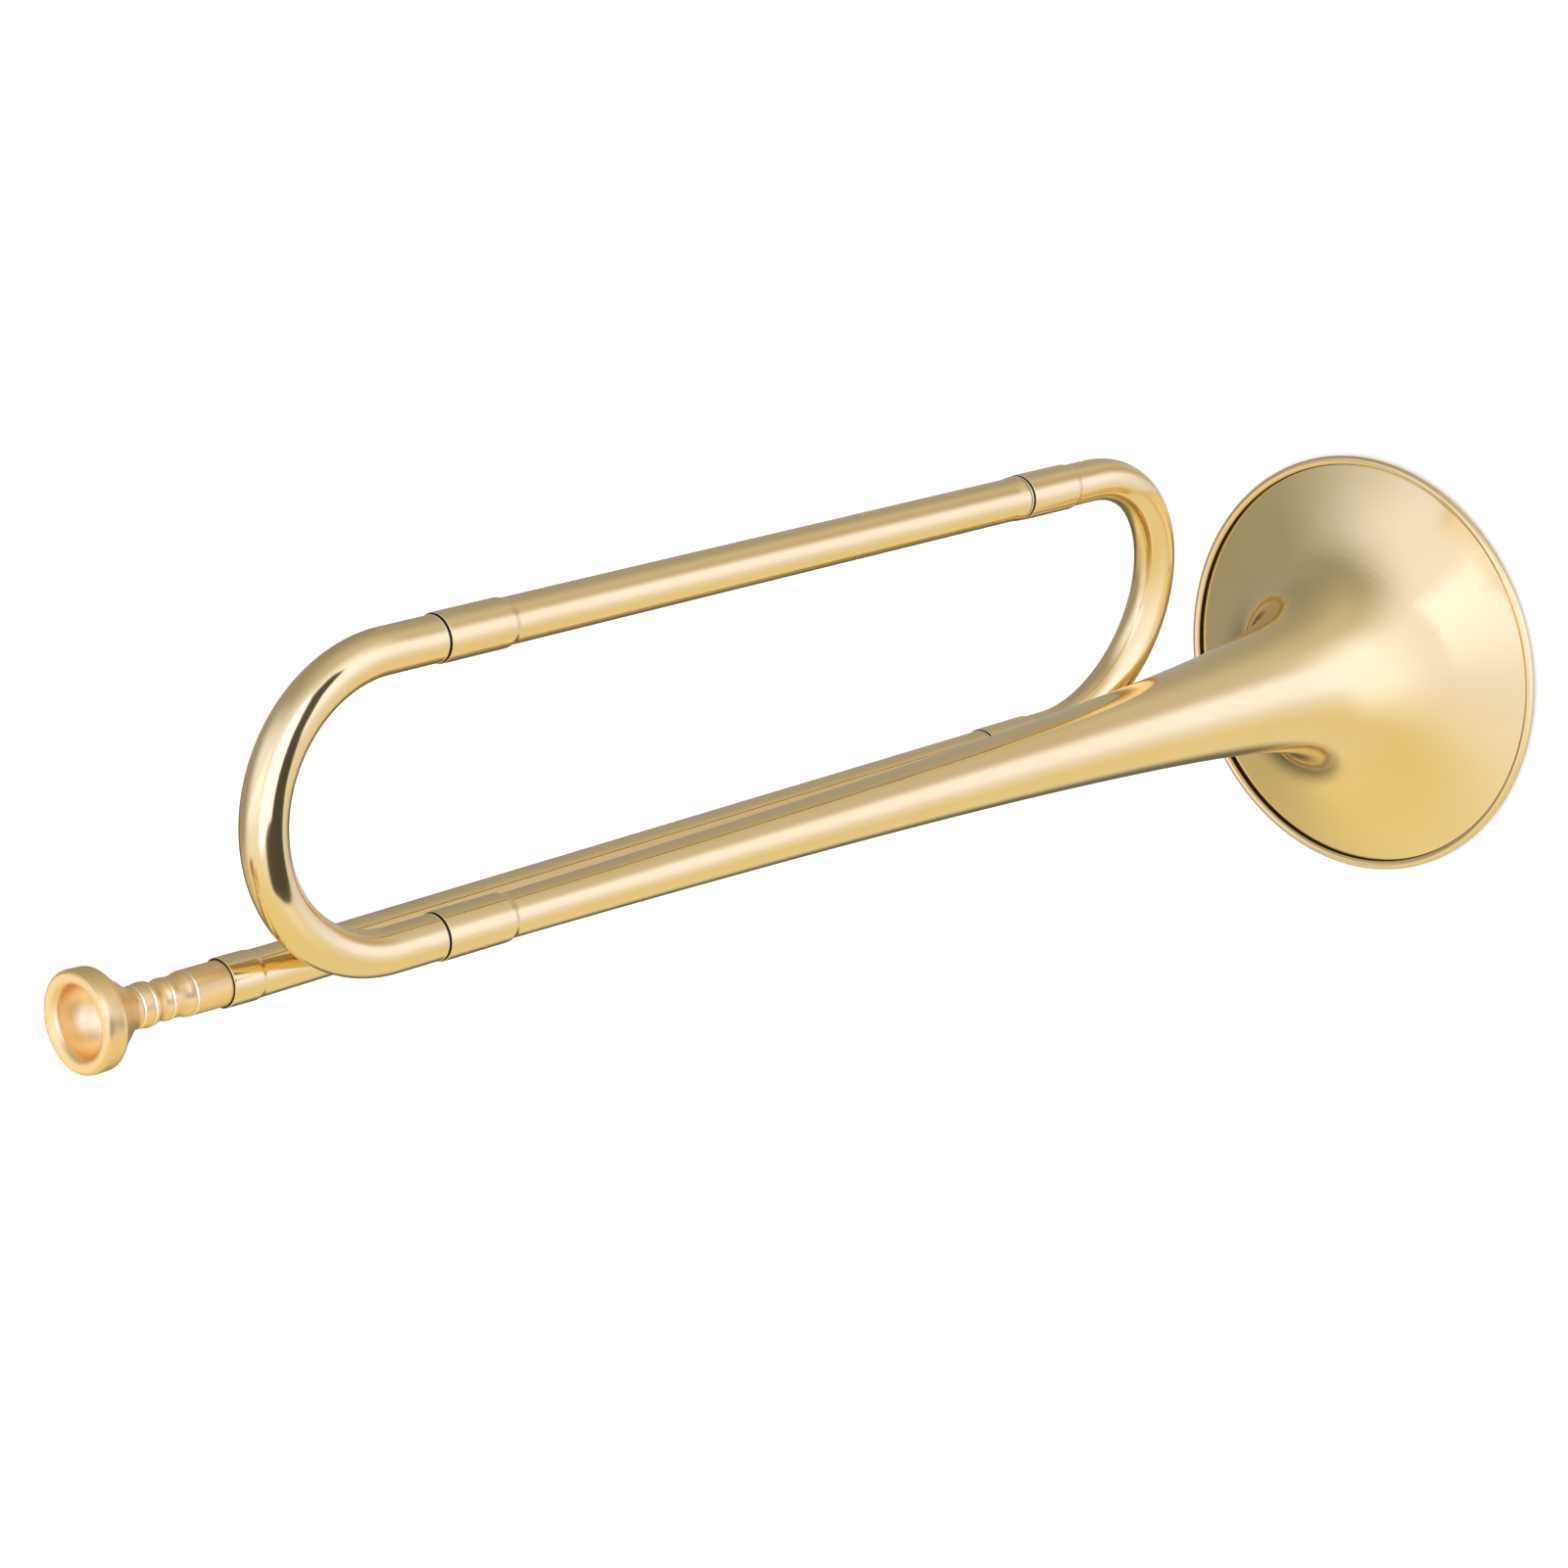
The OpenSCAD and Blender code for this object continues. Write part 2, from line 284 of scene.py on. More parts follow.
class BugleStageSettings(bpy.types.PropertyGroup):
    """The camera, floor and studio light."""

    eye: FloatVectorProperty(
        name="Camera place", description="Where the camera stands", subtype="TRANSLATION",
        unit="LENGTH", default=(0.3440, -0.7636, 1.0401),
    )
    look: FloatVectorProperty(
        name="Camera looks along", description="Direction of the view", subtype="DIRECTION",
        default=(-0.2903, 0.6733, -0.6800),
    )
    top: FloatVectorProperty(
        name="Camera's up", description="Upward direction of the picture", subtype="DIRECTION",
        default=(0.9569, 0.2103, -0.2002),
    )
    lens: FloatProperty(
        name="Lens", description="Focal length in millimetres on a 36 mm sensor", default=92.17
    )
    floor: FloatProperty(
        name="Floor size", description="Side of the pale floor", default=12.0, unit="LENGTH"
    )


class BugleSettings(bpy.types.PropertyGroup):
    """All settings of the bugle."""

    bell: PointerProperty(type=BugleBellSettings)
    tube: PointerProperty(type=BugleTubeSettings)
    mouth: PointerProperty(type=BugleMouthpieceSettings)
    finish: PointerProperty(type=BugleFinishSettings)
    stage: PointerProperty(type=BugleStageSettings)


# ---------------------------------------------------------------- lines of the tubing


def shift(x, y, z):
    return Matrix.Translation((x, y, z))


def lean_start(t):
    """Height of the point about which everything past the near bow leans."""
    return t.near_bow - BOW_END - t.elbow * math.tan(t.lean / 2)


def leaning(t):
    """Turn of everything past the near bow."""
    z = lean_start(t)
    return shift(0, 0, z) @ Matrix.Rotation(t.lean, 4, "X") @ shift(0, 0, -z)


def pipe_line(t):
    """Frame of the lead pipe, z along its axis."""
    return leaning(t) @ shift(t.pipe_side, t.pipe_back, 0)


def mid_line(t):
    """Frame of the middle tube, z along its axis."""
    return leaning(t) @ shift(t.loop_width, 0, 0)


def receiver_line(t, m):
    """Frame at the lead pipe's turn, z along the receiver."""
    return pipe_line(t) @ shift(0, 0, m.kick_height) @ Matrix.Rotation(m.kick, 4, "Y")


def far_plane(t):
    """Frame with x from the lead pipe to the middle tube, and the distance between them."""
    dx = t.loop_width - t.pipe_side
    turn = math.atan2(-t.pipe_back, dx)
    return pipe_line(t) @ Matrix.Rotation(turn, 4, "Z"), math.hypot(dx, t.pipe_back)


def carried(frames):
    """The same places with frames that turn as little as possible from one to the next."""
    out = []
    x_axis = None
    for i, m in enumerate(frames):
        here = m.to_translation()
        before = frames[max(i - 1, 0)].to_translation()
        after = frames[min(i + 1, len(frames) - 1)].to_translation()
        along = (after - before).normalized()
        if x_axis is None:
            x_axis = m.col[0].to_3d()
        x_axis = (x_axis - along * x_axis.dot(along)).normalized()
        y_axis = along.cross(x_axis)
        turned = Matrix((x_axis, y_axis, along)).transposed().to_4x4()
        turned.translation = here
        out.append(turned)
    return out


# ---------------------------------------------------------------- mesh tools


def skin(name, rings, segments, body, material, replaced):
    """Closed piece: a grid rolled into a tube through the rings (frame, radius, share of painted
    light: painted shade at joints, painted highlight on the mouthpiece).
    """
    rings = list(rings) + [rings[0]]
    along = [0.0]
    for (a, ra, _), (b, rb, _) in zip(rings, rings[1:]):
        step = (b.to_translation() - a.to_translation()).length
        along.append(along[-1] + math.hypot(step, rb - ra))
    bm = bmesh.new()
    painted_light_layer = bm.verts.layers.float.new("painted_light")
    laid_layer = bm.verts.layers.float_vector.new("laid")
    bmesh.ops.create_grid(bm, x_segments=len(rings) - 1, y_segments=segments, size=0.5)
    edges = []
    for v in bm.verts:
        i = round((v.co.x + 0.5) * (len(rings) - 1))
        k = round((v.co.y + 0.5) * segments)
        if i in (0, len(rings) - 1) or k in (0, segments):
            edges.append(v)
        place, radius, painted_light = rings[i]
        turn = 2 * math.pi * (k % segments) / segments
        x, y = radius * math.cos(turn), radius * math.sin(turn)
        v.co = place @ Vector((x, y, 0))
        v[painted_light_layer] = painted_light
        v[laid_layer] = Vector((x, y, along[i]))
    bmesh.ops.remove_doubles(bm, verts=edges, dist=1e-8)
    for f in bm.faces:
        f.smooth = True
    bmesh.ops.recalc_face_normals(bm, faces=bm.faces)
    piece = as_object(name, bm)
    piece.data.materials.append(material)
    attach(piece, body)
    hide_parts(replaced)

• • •

What you need to do: Output all of the data again. Match it exactly.

Response:
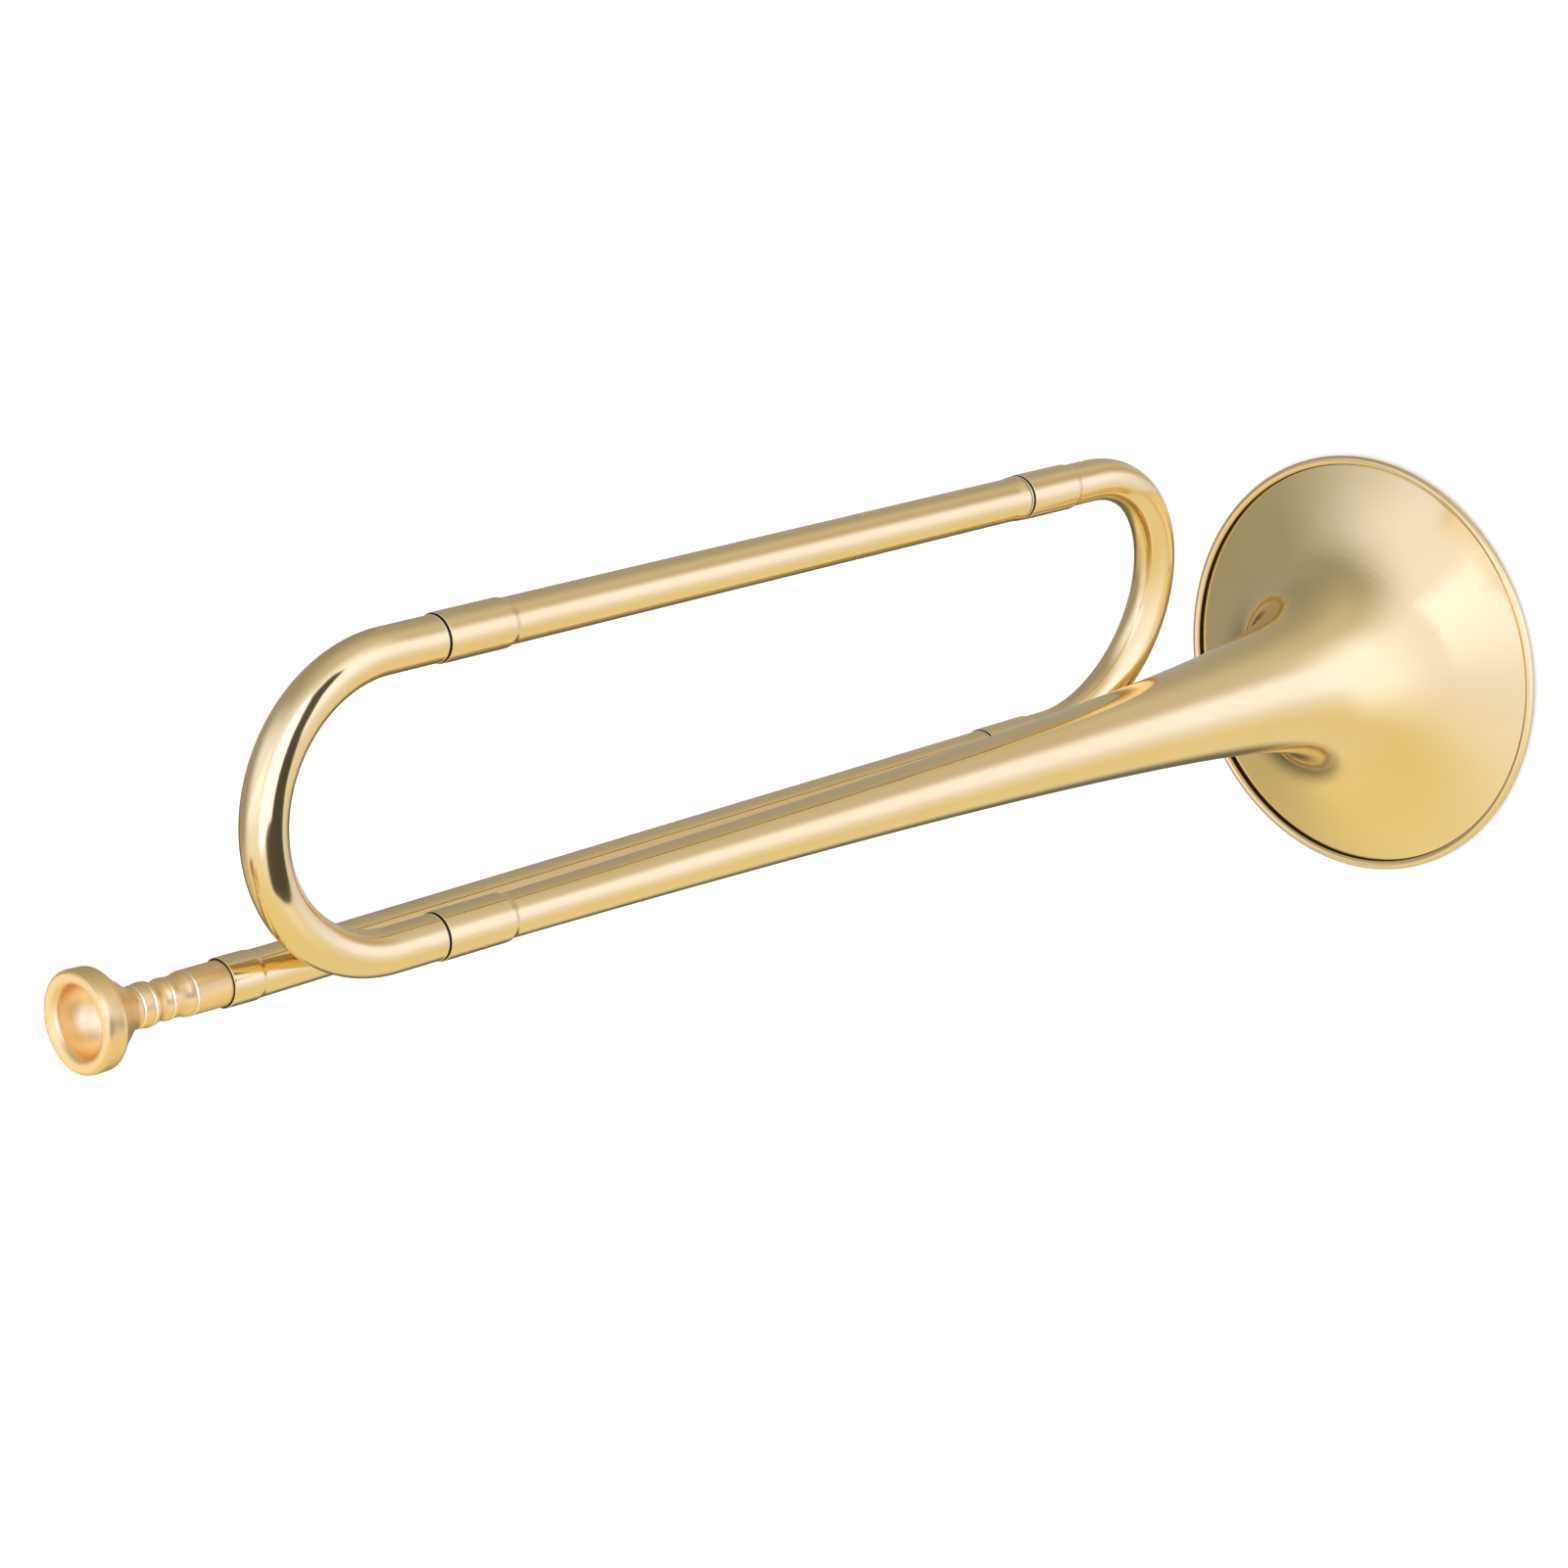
The OpenSCAD and Blender code for this object continues. Write part 2, from line 284 of scene.py on. More parts follow.
class BugleStageSettings(bpy.types.PropertyGroup):
    """The camera, floor and studio light."""

    eye: FloatVectorProperty(
        name="Camera place", description="Where the camera stands", subtype="TRANSLATION",
        unit="LENGTH", default=(0.3440, -0.7636, 1.0401),
    )
    look: FloatVectorProperty(
        name="Camera looks along", description="Direction of the view", subtype="DIRECTION",
        default=(-0.2903, 0.6733, -0.6800),
    )
    top: FloatVectorProperty(
        name="Camera's up", description="Upward direction of the picture", subtype="DIRECTION",
        default=(0.9569, 0.2103, -0.2002),
    )
    lens: FloatProperty(
        name="Lens", description="Focal length in millimetres on a 36 mm sensor", default=92.17
    )
    floor: FloatProperty(
        name="Floor size", description="Side of the pale floor", default=12.0, unit="LENGTH"
    )


class BugleSettings(bpy.types.PropertyGroup):
    """All settings of the bugle."""

    bell: PointerProperty(type=BugleBellSettings)
    tube: PointerProperty(type=BugleTubeSettings)
    mouth: PointerProperty(type=BugleMouthpieceSettings)
    finish: PointerProperty(type=BugleFinishSettings)
    stage: PointerProperty(type=BugleStageSettings)


# ---------------------------------------------------------------- lines of the tubing


def shift(x, y, z):
    return Matrix.Translation((x, y, z))


def lean_start(t):
    """Height of the point about which everything past the near bow leans."""
    return t.near_bow - BOW_END - t.elbow * math.tan(t.lean / 2)


def leaning(t):
    """Turn of everything past the near bow."""
    z = lean_start(t)
    return shift(0, 0, z) @ Matrix.Rotation(t.lean, 4, "X") @ shift(0, 0, -z)


def pipe_line(t):
    """Frame of the lead pipe, z along its axis."""
    return leaning(t) @ shift(t.pipe_side, t.pipe_back, 0)


def mid_line(t):
    """Frame of the middle tube, z along its axis."""
    return leaning(t) @ shift(t.loop_width, 0, 0)


def receiver_line(t, m):
    """Frame at the lead pipe's turn, z along the receiver."""
    return pipe_line(t) @ shift(0, 0, m.kick_height) @ Matrix.Rotation(m.kick, 4, "Y")


def far_plane(t):
    """Frame with x from the lead pipe to the middle tube, and the distance between them."""
    dx = t.loop_width - t.pipe_side
    turn = math.atan2(-t.pipe_back, dx)
    return pipe_line(t) @ Matrix.Rotation(turn, 4, "Z"), math.hypot(dx, t.pipe_back)


def carried(frames):
    """The same places with frames that turn as little as possible from one to the next."""
    out = []
    x_axis = None
    for i, m in enumerate(frames):
        here = m.to_translation()
        before = frames[max(i - 1, 0)].to_translation()
        after = frames[min(i + 1, len(frames) - 1)].to_translation()
        along = (after - before).normalized()
        if x_axis is None:
            x_axis = m.col[0].to_3d()
        x_axis = (x_axis - along * x_axis.dot(along)).normalized()
        y_axis = along.cross(x_axis)
        turned = Matrix((x_axis, y_axis, along)).transposed().to_4x4()
        turned.translation = here
        out.append(turned)
    return out


# ---------------------------------------------------------------- mesh tools


def skin(name, rings, segments, body, material, replaced):
    """Closed piece: a grid rolled into a tube through the rings (frame, radius, share of painted
    light: painted shade at joints, painted highlight on the mouthpiece).
    """
    rings = list(rings) + [rings[0]]
    along = [0.0]
    for (a, ra, _), (b, rb, _) in zip(rings, rings[1:]):
        step = (b.to_translation() - a.to_translation()).length
        along.append(along[-1] + math.hypot(step, rb - ra))
    bm = bmesh.new()
    painted_light_layer = bm.verts.layers.float.new("painted_light")
    laid_layer = bm.verts.layers.float_vector.new("laid")
    bmesh.ops.create_grid(bm, x_segments=len(rings) - 1, y_segments=segments, size=0.5)
    edges = []
    for v in bm.verts:
        i = round((v.co.x + 0.5) * (len(rings) - 1))
        k = round((v.co.y + 0.5) * segments)
        if i in (0, len(rings) - 1) or k in (0, segments):
            edges.append(v)
        place, radius, painted_light = rings[i]
        turn = 2 * math.pi * (k % segments) / segments
        x, y = radius * math.cos(turn), radius * math.sin(turn)
        v.co = place @ Vector((x, y, 0))
        v[painted_light_layer] = painted_light
        v[laid_layer] = Vector((x, y, along[i]))
    bmesh.ops.remove_doubles(bm, verts=edges, dist=1e-8)
    for f in bm.faces:
        f.smooth = True
    bmesh.ops.recalc_face_normals(bm, faces=bm.faces)
    piece = as_object(name, bm)
    piece.data.materials.append(material)
    attach(piece, body)
    hide_parts(replaced)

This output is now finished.